The most widely used and recognised of these codes is the ASME Boiler and Pressure Vessel Code. One of the key features of the ASME Code is the rule for overpressure protection. These rules provide for the accreditation of manufacturers and the certification of pressure relief valves by tests in approved laboratories. Thus, the specification of ASME Code symbol stamped pressure relief valves assures the end-user that the performance requirements defined in the Code has been verified.

Application codes

The American Petroleum Institute has developed the most commonly applied standards and recommended practices for the petroleum and chemical industries in addition to the ASME Code. API Recommended Practice 521 provides excellent guidance for evaluating causes of overpressure and pressure relief systems.

API Recommended Practice 520 Part I is the design manual which is most widely used for the design. sizing and selection of components for pressure relief systems. Part II includes guidelines for recommended piping practices and methods for determining the reactive force created during valve discharge. If not properly evaluated, these reactive forces can cause chattering when conventional piping designs are applied.
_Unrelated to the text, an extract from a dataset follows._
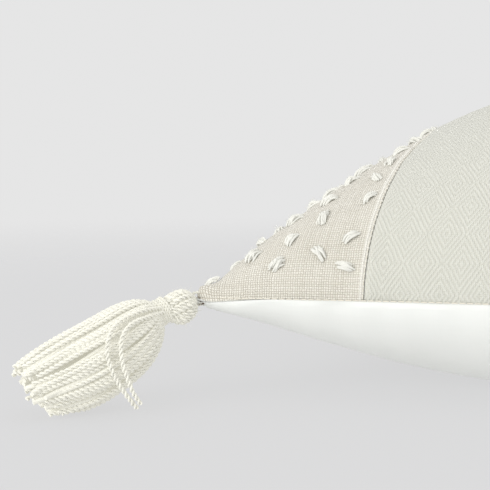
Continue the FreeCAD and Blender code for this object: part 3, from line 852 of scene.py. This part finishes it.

These high performance liquid service designs ensure smooth, stable operation and full relieving capacity on liquid service.

API also provides handling and storage recommendations. API Recommended Practice 526 provides an industry standard to manufacturers of flanged pressure relief valves and includes a common set of installation dimensions, pressure and temperature ratings, set pressure limits, capacities, and materials. This set of industry standards ensures that valves from different manufacturers will be interchangeable functionally and dimensionally. As many valves may not comply with this standard, these variables should be verified before substituting one model for another.

API Recommended Practice 527 provides a basis for testing and acceptance for set pressure and seats tightness of pressure relief valves.